Pendant deux ans, Léonard passe de projets en chantiers, construisant des décors pour les baptêmes et les mariages royaux à grand renfort d'effets spéciaux, imagine un champ de bataille et la prise d'une ville italienne pour célébrer les victoires du roi de France. Puis, il dresse des plans d'ouvrages fluviaux, et imagine un palais grandiose dans la ville nouvelle de Romorantin. L'imagination de Léonard s'épanouit grâce au roi de France, qui l'aime et pourvoit à tout.
L'artiste meurt le 2 mai 1519, à l'âge de 67 ans. A l'annonce de sa disparition, la cour se trouve au château de Saint-Germain-en-Laye. François 1er s'effondre, ne pouvant retenir ses larmes. Il déclare alors : «Il n'y a jamais eu un autre homme né au monde qui en savait autant que Léonard, autant en peinture, sculpture et architecture».
Grâce à ses illustres propriétaires, ce château est aujourd'hui classé «monument historique» et est donc protégé de la démolition et de la reconstruction. Il est la propriété de la famille Saint Bris depuis 1854, qui a décidé de l'ouvrir au public en 1954. Le Clos Lucé a retrouvé toute sa prestance Renaissance après d'importants travaux de rénovation.
Visiter les salles du château et imaginer Leonardo y vivant et y travaillant.
La chambre de Léonard donnait sur le Château Royal d'Amboise. C'est dans cette maison qu'il a écrit son testament en léguant ses manuscrits et cahiers de dessins et de croquis à son disciple bien aimé, Francesco Melzi.
La chambre de Marguerite de Navarre, la soeur aînée de François 1er, a été entièrement restaurée et meublée dans le style du VXIe siècle. Son portrait de François Clouet, peintre officiel du roi, est exposé dans l'une des vitrines.

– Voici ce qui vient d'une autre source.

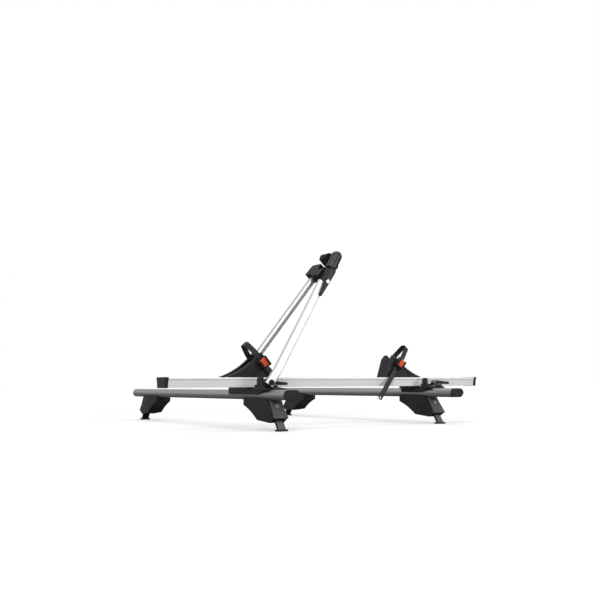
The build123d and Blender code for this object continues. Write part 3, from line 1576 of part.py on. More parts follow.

L'oratoire d'Anne de Bretagne, épouse de Charles VII, est orné de quatre fresques, dont l'une de l'Annonciation peinte par les disciples de Léonard. Au-dessus de la porte, la Vierge de la Lumière, Vierge Lucis, aurait inspiré le nouveau nom du château : Le Clos Lucé.
Au rez-de-chaussée du bâtiment, on retrouve les ateliers de vie de Léonard de Vinci et on découvre l'ambiance des bottegas typiques de la Renaissance dans son atelier d'artiste.

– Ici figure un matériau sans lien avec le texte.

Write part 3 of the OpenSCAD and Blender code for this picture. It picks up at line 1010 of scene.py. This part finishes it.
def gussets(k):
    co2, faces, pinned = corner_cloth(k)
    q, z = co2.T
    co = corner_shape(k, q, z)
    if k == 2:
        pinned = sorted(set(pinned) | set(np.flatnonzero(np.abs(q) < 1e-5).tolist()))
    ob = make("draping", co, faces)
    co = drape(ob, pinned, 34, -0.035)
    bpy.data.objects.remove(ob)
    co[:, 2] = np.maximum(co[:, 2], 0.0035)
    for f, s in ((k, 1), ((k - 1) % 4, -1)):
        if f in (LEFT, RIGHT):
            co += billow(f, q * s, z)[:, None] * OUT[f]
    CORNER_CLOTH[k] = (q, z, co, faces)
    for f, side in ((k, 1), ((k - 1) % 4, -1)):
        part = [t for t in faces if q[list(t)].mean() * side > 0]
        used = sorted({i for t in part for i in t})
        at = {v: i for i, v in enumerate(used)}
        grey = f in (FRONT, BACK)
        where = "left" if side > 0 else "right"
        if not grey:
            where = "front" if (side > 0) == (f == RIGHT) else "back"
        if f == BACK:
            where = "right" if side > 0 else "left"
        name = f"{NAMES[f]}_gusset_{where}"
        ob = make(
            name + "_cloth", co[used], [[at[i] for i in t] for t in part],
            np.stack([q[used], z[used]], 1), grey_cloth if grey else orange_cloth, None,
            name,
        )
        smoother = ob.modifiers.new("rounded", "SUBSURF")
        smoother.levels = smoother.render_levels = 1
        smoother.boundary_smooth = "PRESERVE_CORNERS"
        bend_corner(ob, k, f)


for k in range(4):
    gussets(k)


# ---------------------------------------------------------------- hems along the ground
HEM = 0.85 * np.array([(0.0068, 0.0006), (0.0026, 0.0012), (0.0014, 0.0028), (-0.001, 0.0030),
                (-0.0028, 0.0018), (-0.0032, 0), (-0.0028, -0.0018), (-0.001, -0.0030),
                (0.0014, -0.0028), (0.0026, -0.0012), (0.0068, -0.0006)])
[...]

Le modèle de la «bottega» reposait sur trois principes fondamentaux : concrétiser les idées, stimuler le dialogue et favoriser la convergence entre l'art et la science.
Dans la bibliothèque, des fac-similés de l'Institut de France et des textes anciens s'alignent sur un étonnant cabinet de curiosités. Une production audiovisuelle utilisant la «technologie fantôme» est projetée.

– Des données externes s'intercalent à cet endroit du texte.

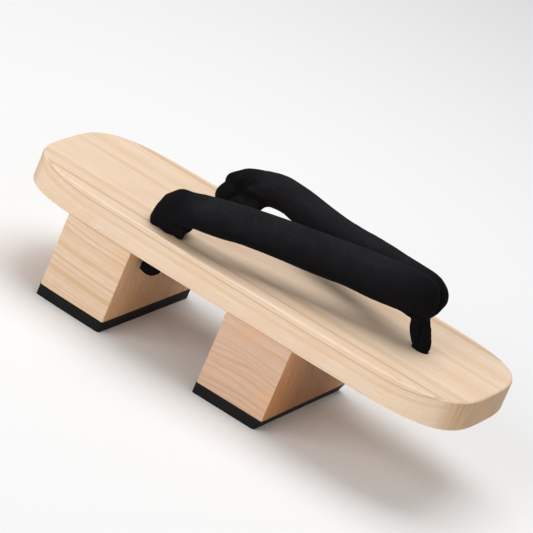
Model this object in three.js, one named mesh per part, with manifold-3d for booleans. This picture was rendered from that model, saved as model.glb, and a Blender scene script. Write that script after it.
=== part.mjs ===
// Geta sandal: a wooden deck on two block teeth with rubber soles, and a padded cloth strap.
// Millimetres, +Z up, +X toward the toe. The origin lies under the middle of the deck, on the
// ground plane. The sandal is the same on both sides of Y = 0, so it fits either foot.
import * as THREE from 'three';
import { mergeVertices } from 'three/addons/utils/BufferGeometryUtils.js';
import Module from 'manifold-3d';

const wasm = await Module();
wasm.setup();

// ---- driving dimensions ------------------------------------------------------------------

const GAP = 0.3; // air between pieces that meet on curved faces

const DECK = {
  length: 240,
  halfWidth: 43.7, // at the widest place
  widestAt: 0.6, // share of the length, counted from the heel
  sideBulge: 0.17, // how fast the sides draw in away from the widest place
  heelRound: { length: 60, power: 3.8 }, // the round end: its reach and how square it is
  toeRound: { length: 52, power: 3.5 },
  underside: 42,
  top: 57,
  edge: 1.2, // eased edge, top and bottom
};

const TOOTH_CORNER = 0.5; // eased upright corners of a tooth
const SOLE = {
  thickness: 5.5,
  corner: 1.6, // rounding of its upright corners
  proud: 0.5, // how far it stands out behind the tooth
};

// One row for each tooth: its back and front faces, and how far walking has worn back the
// front lower edge of its rubber.
const TEETH = [
  { name: 'heel', back: -86.4, front: -50.2, wear: 0, wood: 0xdcc39f },
  { name: 'front', back: 3.4, front: 39.6, wear: 2.2, wood: 0xd9b797 },
];

// Strap arm, one row for each section from the rear hole to the toe. out is the distance from
// the middle line, across and deep are half the section's width and height.
const ARM = [
  { along: -45, out: 30.6, up: 67.2, across: 8.4, deep: 7.8 },
  { along: -36, out: 32.4, up: 71.4, across: 8.2, deep: 7.2 },
  { along: -20, out: 30.3, up: 74.9, across: 8.2, deep: 7.8 },
  { along: 0, out: 22.4, up: 76.5, across: 8.0, deep: 8.6 },
  { along: 22, out: 14.8, up: 77.5, across: 7.4, deep: 9.4 },
  { along: 44, out: 8.6, up: 79.2, across: 6.8, deep: 9.8 },
  { along: 62, out: 4.8, up: 80.2, across: 6.2, deep: 9.9 },
  { along: 79.8, out: 3.2, up: 80.4, across: 5.8, deep: 9.8 },
];

// End of the arm that turns down into its hole, from the deck's underside upward.
const ARM_END = [
  { along: -43.5, out: 28, up: 42, across: 4.6, deep: 4.6 },
  { along: -43.5, out: 28, up: 56, across: 4.6, deep: 4.6 },
  { along: -43.5, out: 28, up: 57.8, across: 4.6, deep: 4.6 },
  { along: -43.4, out: 28.2, up: 58.7, across: 7.2, deep: 8.4 },
  { along: -43.2, out: 28.6, up: 61.2, across: 8.2, deep: 9.6 },
  { along: -43.0, out: 29.4, up: 66, across: 8.6, deep: 9.8 },
  { along: -42.6, out: 30.4, up: 75.4, across: 8.6, deep: 9.4 },
];

// The two sides of the strap, and how far the cloth bunches back and forward above each hole.
const SIDES = [
  { mirror: -1, back: 1.6, forward: 0 },
  { mirror: 1, back: 0, forward: 3.2 },
];

// Toe thong, from the deck's underside up to where it holds the two arms together.
const THONG = [
  { along: 79.3, out: 0, up: 42, across: 3.2, deep: 4.1 },
  { along: 79.3, out: 0, up: 50, across: 3.2, deep: 4.1 },
  { along: 79.2, out: 0, up: 57.8, across: 3.2, deep: 4.1 },
  { along: 78.0, out: 0, up: 60.8, across: 3.7, deep: 5.1 },
  { along: 76.2, out: 0, up: 64.2, across: 3.8, deep: 5.2 },
  { along: 74.6, out: 0, up: 68.3, across: 3.6, deep: 4.4 },
  { along: 73.3, out: 0, up: 71.2, across: 3.5, deep: 3.6 },
  { along: 72, out: 0, up: 77, across: 3.5, deep: 3.6 },
];

// Strap ends knotted under the deck. reach is half the size along X, Y and Z.
const KNOTS = [
  { name: 'rear_knot_right', at: [-43.4, -28, 40], reach: [5.8, 10, 8.8] },
  { name: 'rear_knot_left', at: [-43.4, 28, 40], reach: [5.8, 10, 8.8] },
  { name: 'front_knot', at: [79.3, 0, 40.4], reach: [7.5, 8.5, 8] },
];

const MATERIALS = {
  deckWood: { color: 0xeccfb1, roughness: 0.62, metalness: 0 },
  rubber: { color: 0x1c1d1f, roughness: 0.75, metalness: 0 },
  cloth: { color: 0x1e1c1f, roughness: 0.95, metalness: 0 },
};

// ---- helpers -----------------------------------------------------------------------------

/** A closed three.js geometry as a manifold-3d solid. */
function toSolid(geometry) {
  const bare = geometry.clone();
  bare.deleteAttribute('normal');
  bare.deleteAttribute('uv');
  const merged = mergeVertices(bare, 1e-4);
  return new wasm.Manifold(new wasm.Mesh({
    numProp: 3,
    vertProperties: new Float32Array(merged.attributes.position.array),
    triVerts: new Uint32Array(merged.index.array),
  }));
}

/** A manifold-3d solid back as a three.js geometry. */
function toGeometry(solid) {
  const { vertProperties, triVerts } = solid.getMesh();
  const geometry = new THREE.BufferGeometry();
  geometry.setAttribute('position', new THREE.BufferAttribute(vertProperties, 3));
  geometry.setIndex(new THREE.BufferAttribute(triVerts, 1));
  geometry.computeVertexNormals();
  return geometry;
}

function piece(name, geometry, look) {
  const mesh = new THREE.Mesh(geometry, new THREE.MeshStandardMaterial(look));
  mesh.name = name;
  return mesh;
}

// ---- deck outline ------------------------------------------------------------------------

/** Half the deck's width at x. The ends are superellipses on gently bulging sides. */
function halfWidthAt(x) {
  const fromHeel = x + DECK.length / 2;
  const fromToe = DECK.length / 2 - x;
  const off = fromHeel / DECK.length - DECK.widestAt;
  const roundEnd = (distance, { length, power }) => {
    const share = Math.min(1, Math.max(0, 1 - distance / length));
    return Math.pow(1 - Math.pow(share, power), 1 / power);
  };
  const side = DECK.halfWidth * (1 - DECK.sideBulge * off * off);
  return side * roundEnd(fromHeel, DECK.heelRound) * roundEnd(fromToe, DECK.toeRound);
}

/** Outline of the deck, drawn in by inset, as a closed shape. */
function deckShape(inset) {
  const steps = 64;
  const reach = DECK.length / 2 - inset;
  const side = [];
  for (let i = 0; i <= steps; i += 1) {
    const x = -reach * Math.cos((Math.PI * i) / steps);
    const share = (DECK.halfWidth - inset) / DECK.halfWidth;
    side.push(new THREE.Vector2(x, halfWidthAt((x * DECK.length) / 2 / reach) * share));
  }
  const points = side.map((p) => new THREE.Vector2(p.x, -p.y));
  for (const p of side.slice(1, -1).reverse()) points.push(p);
  return new THREE.Shape(points);
}

/** Plan of a tooth: straight back and front, with sides that follow the deck's edge. */
function toothShape({ back, front }, corner) {
  const steps = 6;
  const shape = new THREE.Shape();
  const side = [];
  for (let i = 0; i <= steps; i += 1) {
    const x = back + corner + ((front - back - 2 * corner) * i) / steps;
    side.push([x, halfWidthAt(x)]);
  }
  const [xBack, yBack] = side[0];
  const [xFront, yFront] = side[steps];
  shape.moveTo(xBack, -yBack);
  for (const [x, y] of side.slice(1)) shape.lineTo(x, -y);
  shape.quadraticCurveTo(front, -yFront, front, -yFront + (front - xFront));
  shape.lineTo(front, yFront - (front - xFront));
  shape.quadraticCurveTo(front, yFront, xFront, yFront);
  for (const [x, y] of side.slice(0, -1).reverse()) shape.lineTo(x, y);
  shape.quadraticCurveTo(back, yBack, back, yBack - (xBack - back));
  shape.lineTo(back, -yBack + (xBack - back));
  shape.quadraticCurveTo(back, -yBack, xBack, -yBack);
  return shape;
}

// ---- strap -------------------------------------------------------------------------------

/** The width or height of a tube's section at the share t of its table of rows. */
function sizeAt(rows, key, t) {
  const place = t * (rows.length - 1);
  const row = Math.min(Math.floor(place), rows.length - 2);
  return THREE.MathUtils.lerp(rows[row][key], rows[row + 1][key], place - row);
}

/**
 * A soft tube through a table of sections, with round or flat ends.
 * mirror is -1 for the right side (Y < 0) and 1 for the left side. perRow rings lie between
 * two rows of the table. An upright tube keeps its rings level and evenly spread. A lying
 * tube turns them square to its path and crowds them toward its round ends.
 */
function softTube(rows, mirror, { perRow, upright = false, roundStart = 0, roundEnd = 0 }) {
  const sides = 20;
  const steps = perRow * (rows.length - 1);
  const path = new THREE.CatmullRomCurve3(
    rows.map((r) => new THREE.Vector3(r.along, mirror * r.out, r.up)),
  );
  const first = rows[0];
  const last = rows[rows.length - 1];
  const heading = new THREE.Vector3(last.along - first.along, mirror * (last.out - first.out), 0);
  if (heading.length() < 5) heading.set(1, 0, 0);
  const acrossHint = new THREE.Vector3(-heading.y, heading.x, 0).normalize();
  const total = path.getLength();
  const dome = (distance, reach) => {
    if (reach === 0 || distance >= reach) return 1;
    const share = 1 - distance / reach;
    return Math.sqrt(Math.max(1 - share * share, 0.01));
  };
  const tube = new THREE.CylinderGeometry(1, 1, 1, sides, steps, false);
  const position = tube.attributes.position;
  for (let i = 0; i < position.count; i += 1) {
    const share = Math.min(1, Math.max(0, position.getY(i) + 0.5));
    const t = upright ? share : (1 - Math.cos(Math.PI * share)) / 2;
    const centre = path.getPoint(t);
    const tangent = upright ? new THREE.Vector3(0, 0, 1) : path.getTangent(t);
    const across = acrossHint.clone().addScaledVector(tangent, -acrossHint.dot(tangent)).normalize();
    const deep = new THREE.Vector3().crossVectors(tangent, across);
    const taper = dome(t * total, roundStart) * dome((1 - t) * total, roundEnd);
    centre.addScaledVector(across, -position.getX(i) * sizeAt(rows, 'across', t) * taper);
    centre.addScaledVector(deep, position.getZ(i) * sizeAt(rows, 'deep', t) * taper);
    position.setXYZ(i, centre.x, centre.y, centre.z);
  }
  return toSolid(tube);
}

/** The upper: two padded arms and the toe thong, joined where they cross. */
function strapGeometry() {
  let strap = softTube(THONG, 1, { perRow: 2, upright: true });
  for (const { mirror, back, forward } of SIDES) {
    const end = ARM_END.map((row, i) => {
      const bunched = row.up > DECK.top + 1 && i < ARM_END.length - 1;
      if (!bunched) return row;
      const along = row.along + (forward - back) / 2;
      return { ...row, along, deep: row.deep + (forward + back) / 2 };
    });
    strap = strap.add(softTube(ARM, mirror, { perRow: 5, roundStart: 8, roundEnd: 11 }));
    strap = strap.add(softTube(end, mirror, { perRow: 4, upright: true, roundEnd: 9 }));
  }
  return toGeometry(strap);
}

// ---- wooden and rubber pieces ------------------------------------------------------------

function deckGeometry() {
  const solid = toSolid(new THREE.ExtrudeGeometry(deckShape(DECK.edge), {
    depth: DECK.top - DECK.underside - 2 * DECK.edge,
    bevelThickness: DECK.edge,
    bevelSize: DECK.edge,
    bevelSegments: 2,
  }).translate(0, 0, DECK.underside + DECK.edge));
  const holes = [
    { rows: ARM_END, mirror: 1 },
    { rows: ARM_END, mirror: -1 },
    { rows: THONG, mirror: 1 },
  ];
  return toGeometry(holes.reduce((deck, { rows, mirror }) => {
    const { along, out, across, deep } = rows[0];
    const drill = new THREE.CylinderGeometry(1, 1, 4 * (DECK.top - DECK.underside), 24)
      .rotateX(Math.PI / 2)
      .scale(deep + GAP, across + GAP, 1)
      .translate(along, mirror * out, DECK.top);
    return deck.subtract(toSolid(drill));
  }, solid));
}

function toothGeometry(tooth) {
  return new THREE.ExtrudeGeometry(toothShape(tooth, TOOTH_CORNER), {
    depth: DECK.underside - SOLE.thickness,
    bevelEnabled: false,
    curveSegments: 2,
  }).translate(0, 0, SOLE.thickness);
}

/** The rubber under a tooth. Wear draws its front face in toward the ground. */
function soleGeometry(tooth) {
  const plan = { back: tooth.back - SOLE.proud, front: tooth.front };
  const sole = new THREE.ExtrudeGeometry(toothShape(plan, SOLE.corner), {
    depth: SOLE.thickness,
    bevelEnabled: false,
    curveSegments: 4,
  });
  const position = sole.attributes.position;
  const halfway = (plan.back + plan.front) / 2;
  for (let i = 0; i < position.count; i += 1) {
    const worn = position.getZ(i) === 0 && position.getX(i) > halfway;
    const share = (position.getX(i) - halfway) / (plan.front - halfway);
    if (worn) position.setX(i, position.getX(i) - tooth.wear * share);
  }
  return sole;
}

/** A knotted end: a rounded lump, flat where it bears on the deck's underside. */
function knotGeometry({ at, reach }) {
  const lump = new THREE.SphereGeometry(1, 20, 14).scale(...reach).translate(...at);
  const room = 4 * Math.max(...reach);
  const above = new THREE.BoxGeometry(room, room, room)
    .translate(at[0], at[1], DECK.underside - GAP + room / 2);
  return toGeometry(toSolid(lump).subtract(toSolid(above)));
}

// ---- assembly ----------------------------------------------------------------------------

const geta = new THREE.Group();
geta.add(piece('deck', deckGeometry(), MATERIALS.deckWood));
for (const tooth of TEETH) {
  const wood = { color: tooth.wood, roughness: 0.7, metalness: 0 };
  geta.add(piece(`${tooth.name}_tooth`, toothGeometry(tooth), wood));
  geta.add(piece(`${tooth.name}_sole`, soleGeometry(tooth), MATERIALS.rubber));
}
geta.add(piece('strap', strapGeometry(), MATERIALS.cloth));
for (const knot of KNOTS) geta.add(piece(knot.name, knotGeometry(knot), MATERIALS.cloth));

export default geta;
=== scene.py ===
"""A geta: a wooden sandal on two teeth, with a padded cloth strap, finished around its CAD model."""

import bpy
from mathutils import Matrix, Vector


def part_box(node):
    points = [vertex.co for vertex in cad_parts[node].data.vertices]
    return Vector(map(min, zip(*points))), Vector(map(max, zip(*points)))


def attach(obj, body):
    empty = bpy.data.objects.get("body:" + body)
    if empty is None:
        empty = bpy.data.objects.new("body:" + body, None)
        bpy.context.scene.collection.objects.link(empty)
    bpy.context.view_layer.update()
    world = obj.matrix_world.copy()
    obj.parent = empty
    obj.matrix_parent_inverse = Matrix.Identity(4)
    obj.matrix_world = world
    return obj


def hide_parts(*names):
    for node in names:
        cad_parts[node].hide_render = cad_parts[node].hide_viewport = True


bl_info = {
    "name": "Geta Sandal",
    "version": (1, 0, 0),
    "blender": (4, 5, 0),
    "location": "3D View > Sidebar > Geta",
    "description": "Builds a wooden geta sandal with a padded cloth strap",
    "category": "Object",
}

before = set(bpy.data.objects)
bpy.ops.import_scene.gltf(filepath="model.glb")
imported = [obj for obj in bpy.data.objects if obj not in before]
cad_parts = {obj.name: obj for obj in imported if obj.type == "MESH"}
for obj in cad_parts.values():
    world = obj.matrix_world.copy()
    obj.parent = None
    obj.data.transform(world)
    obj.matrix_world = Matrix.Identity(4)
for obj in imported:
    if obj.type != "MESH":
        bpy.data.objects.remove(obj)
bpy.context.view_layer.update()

import math

import bmesh
import bpy
import numpy as np
from bpy.props import FloatProperty, FloatVectorProperty, IntProperty, PointerProperty
from mathutils import Matrix, Vector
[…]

Dans cette maison d'artiste, Léonard de Vinci réfléchit, invente et conçoit des requêtes royales depuis son atelier :
Imaginez entrer dans la cuisine inchangée et voir Leonardo se réchauffer près du haut foyer de pierre pendant que Mathurine, sa servante, prépare son repas végétarien. Passionné par les animaux, il ne mange pas de viande par respect pour ces derniers.
Leonardo avait selon lui une alimentation saine : «la sobriété des repas sains et un sommeil réparateur vous permettront de rester en bonne santé». Il écrit dans son Codex Atlanticus : «L'homme et les animaux ne sont qu'un passage et un canal à aliments, une sépulture pour d'autres animaux, une auberge de morts, qui entretiennent leur vie grâce à la mort d'autrui, une gaine de corruption».
Les quatre salles de visite situées au sous-sol permettent de mieux comprendre la connaissance approfondie de l'ingénieur Leonardo da Vinci. Des animations 3 D et 40 modèles illustrent la diversité des connaissances intuitives de Leonardo en matière d'ingénierie : avions, automobiles, hélicoptères, chars d'assaut. etc.
Le château situé au coeur d'un parc de 7 hectares, est traversé par l'Amasse, un affluent de la Loire. La façade de la maison est faite de briques roses et de pierres blanches. Elle est restée pratiquement inchangée depuis la Renaissance, dont un ancien passage couvert ▼
Dans le parc se trouve un pigeonnier du milieu du XVème siècle construit pas Etienne le Loup, pouvant abriter jusqu'à mille oiseaux. En 2003, Jean Saint-Bris a mis en place un parcours pédagogique et culturel dans le parc du Clos Lucé avec plusieurs bornes sonores et des machines impressionnantes inspirées de l'esprit de Leonard. Un jardin montre son travail en botanique et un pont à deux niveaux réalisé à partir d'un croquis de l'artiste.
Le parc offre une agréable promenade le long des cours d'eau et des chemins arborés à travers un parcours thématique d'une vingtaine de reproductions géantes des plans et d'une quarantaine de toiles translucides installées dans les arbres d'un parc grandiose. Ces maquettes constituent un musée et donnent une idée de son génie universel. On teste nous-mêmes ces utopies, devenues réalité aujourd'hui. On entre ainsi dans le char d'assaut, on fait tourner la roue à aube, on fait un tour en barque «Léonardienne» sur l'étang, à la rencontre des créations. Posées dans les arbres, des toiles géantes et translucides dévoilent des aspects de l'oeuvre : portraits, regard, silhouette de corps, dessins de botanique, d'anatomie, génie civil et militaire.
Enfin, ça et là dans le parc, des points sonores distillent des réflexions et pensées du maître :
«Alors que je croyais apprendre à vivre, j'apprenais à mourir ».
Léonard de Vinci est inhumé dans la chapelle du château d'Amboise. Son disciple, Francesco Melzi, écrivit à sa mort : «Nous pleurons tous la mort de cet homme, car la Nature ne saurait recréer son pareil».